** START THE RECORDS **

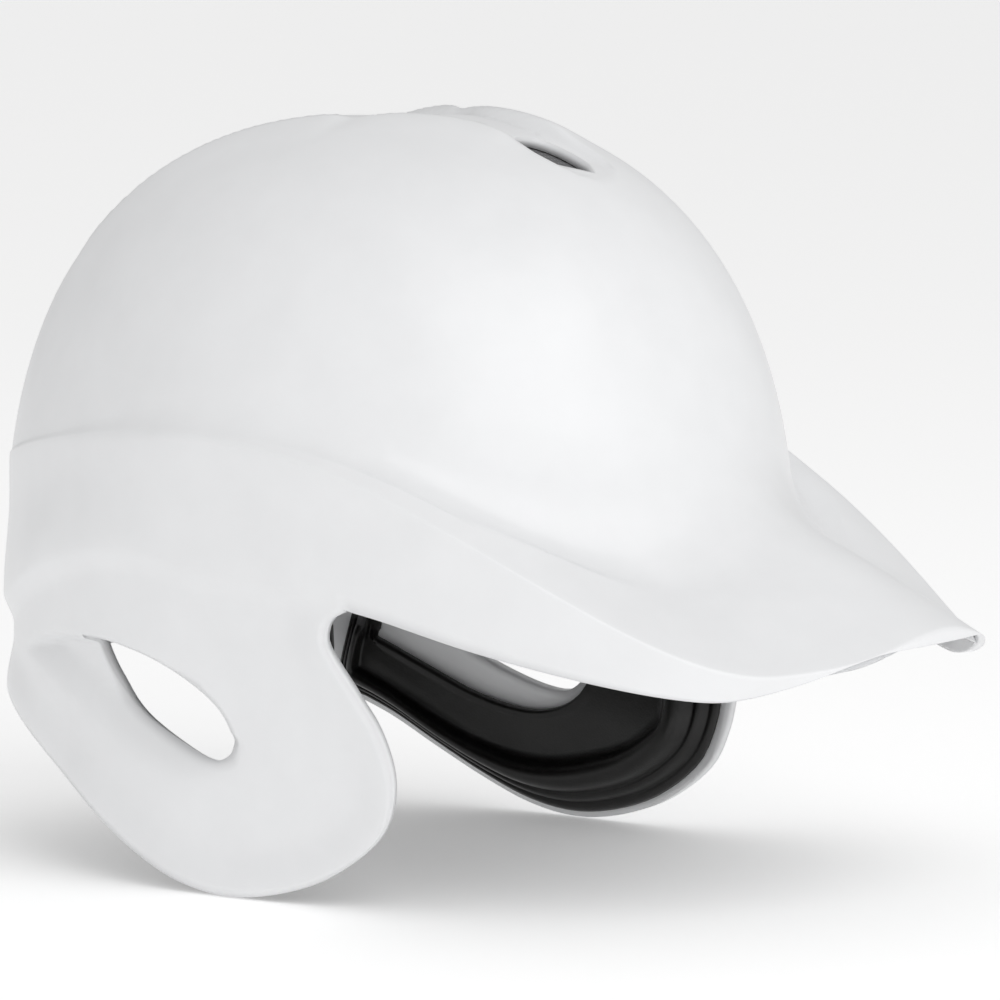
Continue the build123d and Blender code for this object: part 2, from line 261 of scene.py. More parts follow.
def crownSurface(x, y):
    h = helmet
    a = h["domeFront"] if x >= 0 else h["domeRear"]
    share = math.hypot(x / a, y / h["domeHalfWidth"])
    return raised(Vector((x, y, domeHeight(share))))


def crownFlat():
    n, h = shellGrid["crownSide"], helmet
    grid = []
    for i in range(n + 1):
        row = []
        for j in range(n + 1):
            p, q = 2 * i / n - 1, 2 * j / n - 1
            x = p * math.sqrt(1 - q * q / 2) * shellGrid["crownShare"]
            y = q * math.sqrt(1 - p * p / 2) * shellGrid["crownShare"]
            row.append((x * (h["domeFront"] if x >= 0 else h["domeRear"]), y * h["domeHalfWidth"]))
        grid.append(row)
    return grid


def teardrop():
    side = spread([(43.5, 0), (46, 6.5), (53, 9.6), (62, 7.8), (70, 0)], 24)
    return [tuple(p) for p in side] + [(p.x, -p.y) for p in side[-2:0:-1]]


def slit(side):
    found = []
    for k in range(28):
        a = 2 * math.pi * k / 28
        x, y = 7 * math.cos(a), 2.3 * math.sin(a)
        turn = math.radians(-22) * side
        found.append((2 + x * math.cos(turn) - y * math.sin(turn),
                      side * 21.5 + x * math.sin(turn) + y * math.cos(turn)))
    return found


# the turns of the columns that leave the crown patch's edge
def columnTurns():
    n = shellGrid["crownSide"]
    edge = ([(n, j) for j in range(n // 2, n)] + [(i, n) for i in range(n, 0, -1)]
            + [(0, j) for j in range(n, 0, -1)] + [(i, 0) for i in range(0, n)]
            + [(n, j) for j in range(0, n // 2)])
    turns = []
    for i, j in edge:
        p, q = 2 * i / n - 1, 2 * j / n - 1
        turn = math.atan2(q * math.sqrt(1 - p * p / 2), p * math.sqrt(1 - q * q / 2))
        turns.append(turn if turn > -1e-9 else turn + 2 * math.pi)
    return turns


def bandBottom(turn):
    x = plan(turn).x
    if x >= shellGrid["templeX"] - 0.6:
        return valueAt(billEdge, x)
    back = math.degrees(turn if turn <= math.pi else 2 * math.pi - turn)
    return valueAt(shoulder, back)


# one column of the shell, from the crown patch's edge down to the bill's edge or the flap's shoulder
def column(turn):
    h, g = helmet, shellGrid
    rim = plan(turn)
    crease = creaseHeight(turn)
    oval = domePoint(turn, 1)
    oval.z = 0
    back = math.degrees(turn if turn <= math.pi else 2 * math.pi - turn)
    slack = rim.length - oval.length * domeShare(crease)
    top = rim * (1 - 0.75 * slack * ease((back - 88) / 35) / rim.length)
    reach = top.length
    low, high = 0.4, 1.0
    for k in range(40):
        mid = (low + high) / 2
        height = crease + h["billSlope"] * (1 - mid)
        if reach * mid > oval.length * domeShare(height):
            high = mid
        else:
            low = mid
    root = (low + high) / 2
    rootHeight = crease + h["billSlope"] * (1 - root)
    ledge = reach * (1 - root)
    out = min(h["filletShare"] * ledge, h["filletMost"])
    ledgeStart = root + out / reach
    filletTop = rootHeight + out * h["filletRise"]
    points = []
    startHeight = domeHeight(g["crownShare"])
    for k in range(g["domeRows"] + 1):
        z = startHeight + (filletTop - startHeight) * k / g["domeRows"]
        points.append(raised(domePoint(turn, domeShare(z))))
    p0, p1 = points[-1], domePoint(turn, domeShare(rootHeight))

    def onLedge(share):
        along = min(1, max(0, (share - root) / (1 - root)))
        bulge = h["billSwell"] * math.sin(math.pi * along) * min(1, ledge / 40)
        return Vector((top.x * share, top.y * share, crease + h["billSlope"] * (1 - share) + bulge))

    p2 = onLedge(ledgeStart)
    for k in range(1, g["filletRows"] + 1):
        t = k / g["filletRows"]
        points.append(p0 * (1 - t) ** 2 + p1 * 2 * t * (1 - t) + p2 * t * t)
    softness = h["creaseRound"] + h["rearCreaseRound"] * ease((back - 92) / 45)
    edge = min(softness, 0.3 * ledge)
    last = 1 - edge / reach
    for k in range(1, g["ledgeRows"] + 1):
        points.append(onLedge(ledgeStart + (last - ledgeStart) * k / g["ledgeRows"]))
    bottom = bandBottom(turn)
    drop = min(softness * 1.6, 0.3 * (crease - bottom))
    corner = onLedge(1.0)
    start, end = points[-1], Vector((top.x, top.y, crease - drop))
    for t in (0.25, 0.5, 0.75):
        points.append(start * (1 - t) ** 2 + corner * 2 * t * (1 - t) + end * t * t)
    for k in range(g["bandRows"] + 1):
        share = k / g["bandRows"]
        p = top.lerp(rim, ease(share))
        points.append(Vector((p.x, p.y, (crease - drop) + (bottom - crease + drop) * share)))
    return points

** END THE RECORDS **
** START THE RECORDS **

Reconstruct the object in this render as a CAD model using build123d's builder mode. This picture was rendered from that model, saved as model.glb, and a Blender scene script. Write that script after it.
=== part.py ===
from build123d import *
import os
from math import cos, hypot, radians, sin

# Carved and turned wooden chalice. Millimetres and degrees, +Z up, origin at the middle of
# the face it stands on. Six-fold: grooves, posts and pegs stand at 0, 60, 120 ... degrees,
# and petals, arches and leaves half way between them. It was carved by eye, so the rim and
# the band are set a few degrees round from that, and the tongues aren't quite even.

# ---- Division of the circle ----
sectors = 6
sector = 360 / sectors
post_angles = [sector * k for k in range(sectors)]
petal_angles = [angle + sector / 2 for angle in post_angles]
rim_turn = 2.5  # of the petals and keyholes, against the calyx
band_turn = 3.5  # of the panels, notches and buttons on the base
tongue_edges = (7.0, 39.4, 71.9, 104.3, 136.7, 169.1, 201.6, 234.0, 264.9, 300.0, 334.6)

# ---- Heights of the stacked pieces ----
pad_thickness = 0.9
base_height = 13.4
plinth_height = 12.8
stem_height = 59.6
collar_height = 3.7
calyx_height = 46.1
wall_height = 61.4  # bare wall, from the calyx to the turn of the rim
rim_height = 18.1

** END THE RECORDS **

REQUIRED TASK: Starting at the line that contains "Continue the build123d" and stopping at the line that contains "return [tuple(p) for", transcribe the lines exactly; both boundary lines are to be included.

COMPLETED TASK:
Continue the build123d and Blender code for this object: part 2, from line 261 of scene.py. More parts follow.
def crownSurface(x, y):
    h = helmet
    a = h["domeFront"] if x >= 0 else h["domeRear"]
    share = math.hypot(x / a, y / h["domeHalfWidth"])
    return raised(Vector((x, y, domeHeight(share))))


def crownFlat():
    n, h = shellGrid["crownSide"], helmet
    grid = []
    for i in range(n + 1):
        row = []
        for j in range(n + 1):
            p, q = 2 * i / n - 1, 2 * j / n - 1
            x = p * math.sqrt(1 - q * q / 2) * shellGrid["crownShare"]
            y = q * math.sqrt(1 - p * p / 2) * shellGrid["crownShare"]
            row.append((x * (h["domeFront"] if x >= 0 else h["domeRear"]), y * h["domeHalfWidth"]))
        grid.append(row)
    return grid


def teardrop():
    side = spread([(43.5, 0), (46, 6.5), (53, 9.6), (62, 7.8), (70, 0)], 24)
    return [tuple(p) for p in side] + [(p.x, -p.y) for p in side[-2:0:-1]]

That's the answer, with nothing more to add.